I hurried to cover my tender squash seedlings that evening. But my greatest fear was for the tomatoes and peppers in a small greenhouse. It isn't just frost they won't tolerate but anything close to it. 

Feeling a bit like I was reenacting a folk superstition, I took a candle and a prayer to the greenhouse late in the evening under the light of the full moon--now shining in a clear, frosty sky. My breath froze in silver clouds as I stepped inside. The frost was already creeping in.

The next morning I woke up to a world gone unseasonably white. The blossoming plum trees were coated in ice. The grass was crunchy under foot. Even the soil had frozen half an inch deep. According to local measurements, the frost had lasted at least 6 hours throughout the night. It was much harder than I'd expected.

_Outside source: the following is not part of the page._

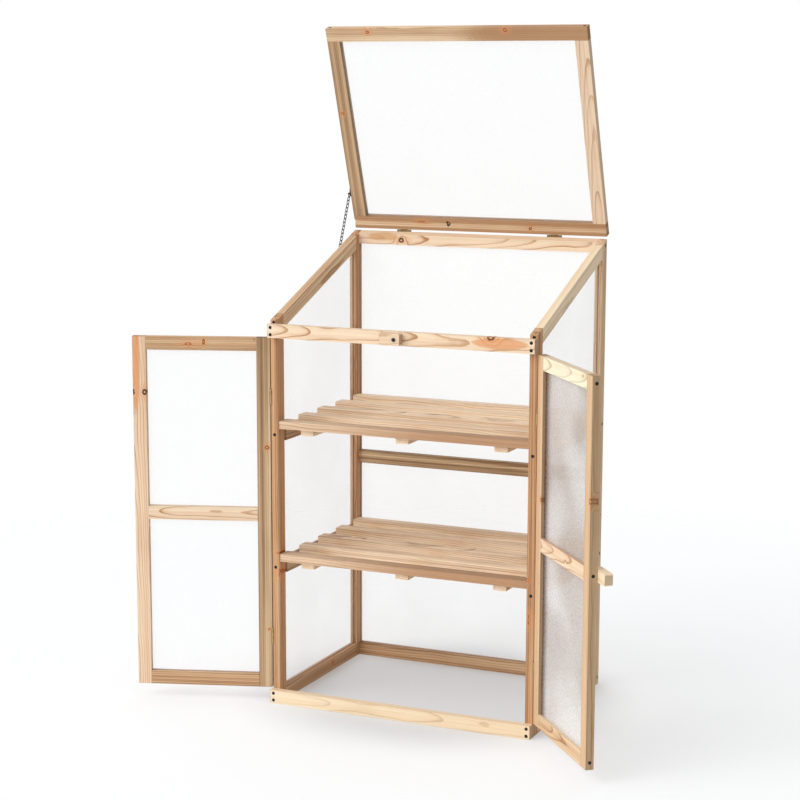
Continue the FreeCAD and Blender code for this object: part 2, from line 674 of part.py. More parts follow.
pin_tip = vec(pin_root - pin_long, pin_y, LID_MID)
chain_pin_head = Part.makeCylinder(CHAIN_PIN_HEAD_R, CHAIN_PIN_HEAD_H, pin_tip, -X_AXIS)
pieces["lid_chain_plate"] = lid_open(plate.fuse([chain_pin, chain_pin_head]).removeSplitter())

chain_frame_y = BACK - CHAIN_FRAME_BACK
chain_frame_z = slope_z(chain_frame_y) - HALF_TIMBER / cos(SLOPE)
frame_plate_y = (chain_frame_y - FRAME_PLATE_WIDE / 2, chain_frame_y + FRAME_PLATE_WIDE / 2)
frame_plate_z = (chain_frame_z - FRAME_PLATE_LONG / 2, chain_frame_z + FRAME_PLATE_LONG / 2)
frame_plate = block((-HALF - FRAME_PLATE_THICK, -HALF), frame_plate_y, frame_plate_z)
boss_at = vec(-HALF - FRAME_PLATE_THICK, chain_frame_y, chain_frame_z)
boss = Part.makeCylinder(FRAME_BOSS_R, FRAME_BOSS_H, boss_at, -X_AXIS)
pieces["frame_chain_plate"] = frame_plate.fuse(boss).removeSplitter()

upper = Part.Vertex(CHAIN_X, pin_y, LID_MID)
upper = lid_open(upper).Point
run_y = chain_frame_y - upper.y
run_z = chain_frame_z - upper.z
chain_long = hypot(run_y, run_z)
pin_clear = CHAIN_PIN_R + CHAIN_PIN_GAP
link_pitch = (chain_long + 2 * pin_clear - LINK_GAP) / LINKS
link_inner = link_pitch + LINK_GAP
first_centre = link_inner / 2 - pin_clear


def link():
    """One link about the origin, long in Z and wide in Y."""
    bend_r = LINK_WIDE / 2 - LINK_WIRE_R
    straight = link_inner / 2 + LINK_WIRE_R - bend_r
    solids = []
    for end in (-1, 1):
        ring = Part.makeTorus(bend_r, LINK_WIRE_R, vec(0, 0, end * straight), X_AXIS)
        half = (0, link_inner) if end > 0 else (-link_inner, 0)
        keep = block((-LINK_WIDE, LINK_WIDE), (-LINK_WIDE, LINK_WIDE), half)
        keep.translate(vec(0, 0, end * straight))
        solids.append(ring.common(keep))
        solids.append(Part.makeCylinder(LINK_WIRE_R, 2 * straight, vec(0, end * bend_r, -straight)))
    return solids[0].fuse(solids[1:]).removeSplitter()


one_link = link()
chain_tilt = degrees(atan2(-run_y, run_z))
links = []
for number in range(LINKS):
    spin = 0.0 if number == 0 else CHAIN_TWIST + LINK_TURN * (-1) ** number
    along = vec(0, 0, first_centre + number * link_pitch)
    shape = moved(turned(one_link, ORIGIN, Z_AXIS, spin), along)
    links.append(moved(turned(shape, ORIGIN, X_AXIS, chain_tilt), upper))
pieces["stay_chain"] = group(links)

for name, shape in pieces.items():
    shape.exportStep("parts/" + name + ".step")
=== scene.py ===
import bpy
from collections import namedtuple
from math import cos, radians, sin
from mathutils import Matrix, Vector


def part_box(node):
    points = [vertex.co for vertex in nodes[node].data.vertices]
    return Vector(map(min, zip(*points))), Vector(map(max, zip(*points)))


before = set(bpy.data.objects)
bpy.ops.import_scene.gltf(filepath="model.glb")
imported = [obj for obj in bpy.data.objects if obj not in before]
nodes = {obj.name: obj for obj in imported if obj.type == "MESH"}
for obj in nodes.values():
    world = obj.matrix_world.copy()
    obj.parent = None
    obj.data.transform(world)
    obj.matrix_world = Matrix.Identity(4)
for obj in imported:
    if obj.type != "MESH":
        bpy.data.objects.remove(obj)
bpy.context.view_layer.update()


class Field:
    """A shader socket that takes part in arithmetic."""

    def __init__(self, graph, socket):
        self.graph = graph
        self.socket = socket

    def __add__(self, other):
        return self.graph.maths("ADD", self, other)

    def __radd__(self, other):
        return self.graph.maths("ADD", self, other)

    def __sub__(self, other):
        return self.graph.maths("SUBTRACT", self, other)

    def __mul__(self, other):
        return self.graph.maths("MULTIPLY", self, other)

    def __truediv__(self, other):
        return self.graph.maths("DIVIDE", self, other)

    def __abs__(self):
        return self.graph.maths("ABSOLUTE", self, 0.0)

    def fraction(self):
        return self.graph.maths("FRACT", self, 0.0)

    def floor(self):
        return self.graph.maths("FLOOR", self, 0.0)

    def root(self):
        return self.graph.maths("SQRT", self, 0.0)

    def step(self, low, high, start=0.0, end=1.0):
        """A smooth step of this field between two levels."""
        sockets = {"Value": self, "From Min": low, "From Max": high, "To Min": start, "To Max": end}
        settings = {"interpolation_type": "SMOOTHSTEP"}
        return self.graph.node("ShaderNodeMapRange", sockets, "Result", **settings)

    def fade(self, low, high, start=1.0):
        """A smooth step down to nothing."""
        return self.step(low, high, start, 0.0)


class Graph:
    """A node tree that is built up from expressions."""

    def __init__(self, tree):
        self.tree = tree
        self.tree.nodes.clear()

    def make(self, kind, sockets, **settings):
        made = self.tree.nodes.new(kind)
        for key, value in settings.items():
            setattr(made, key, value)
        for key, value in sockets.items():
            if isinstance(value, Field):
                self.tree.links.new(value.socket, made.inputs[key])
            else:
                made.inputs[key].default_value = value
        return made

    def node(self, kind, sockets, output, **settings):
        """Any node: its kind, its inputs, the output wanted and its settings."""
        return Field(self, self.make(kind, sockets, **settings).outputs[output])

    def maths(self, operation, first, second):
        return self.node("ShaderNodeMath", {0: first, 1: second}, "Value", operation=operation)

    def dot(self, vector, direction):
        sockets = {0: vector, 1: direction}
        return self.node("ShaderNodeVectorMath", sockets, "Value", operation="DOT_PRODUCT")

    def distance(self, vector, point):
        sockets = {0: vector, 1: point}
        return self.node("ShaderNodeVectorMath", sockets, "Value", operation="DISTANCE")

    def combine(self, x, y, z):
        return self.node("ShaderNodeCombineXYZ", {"X": x, "Y": y, "Z": z}, "Vector")

    def mix(self, first, second, amount):
        """A colour between two others."""
        settings = {"data_type": "RGBA", "clamp_factor": True}
        return self.node("ShaderNodeMix", {0: amount, 6: first, 7: second}, 2, **settings)

    def blend(self, first, second, amount):
        """A shader between two others."""
        return self.node("ShaderNodeMixShader", {0: amount, 1: first, 2: second}, "Shader")

    def noise(self, vector, scale, detail=2.0, roughness=0.5):
        sockets = {"Vector": vector, "Scale": scale, "Detail": detail, "Roughness": roughness}
        return self.node("ShaderNodeTexNoise", sockets, "Fac")

    def chance(self, number):
        """A chance value from 0 to 1 for a whole number."""
        settings = {"noise_dimensions": "1D"}
        return self.node("ShaderNodeTexWhiteNoise", {"W": number}, "Value", **settings)

    def bump(self, height, strength, distance):
        sockets = {"Height": height, "Strength": strength, "Distance": distance}
        return self.node("ShaderNodeBump", sockets, "Normal")

    def light_path(self, kind):
        return self.node("ShaderNodeLightPath", {}, kind)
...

Some of the covered plants suffered frostbite. Anything vulnerable that wasn't covered was entirely gone. But the peppers and tomatoes were fine with the candle still burning in the dawn--a tiny flame but just enough to keep the frost at bay.

I look forward to going back to the tea-and-chat circle next week to compare notes and tell how it really is the case that we need the wisdom of old-timers.

In hunter-gatherer societies and even in the days when most people lived through farming, elders and their experience had a crucial place for precisely this reason. But today with chemicals and technology so much has changed that it's hard to remember to listen.

Yet these are the days when a frost of another kind is coming down--the chill of authoritarianism and xenophobia. There are signs from all sides that times will be hard. 

For me this is a timely reminder to pay attention to those with long experience. And to simply listen to long-burning candles in the frost.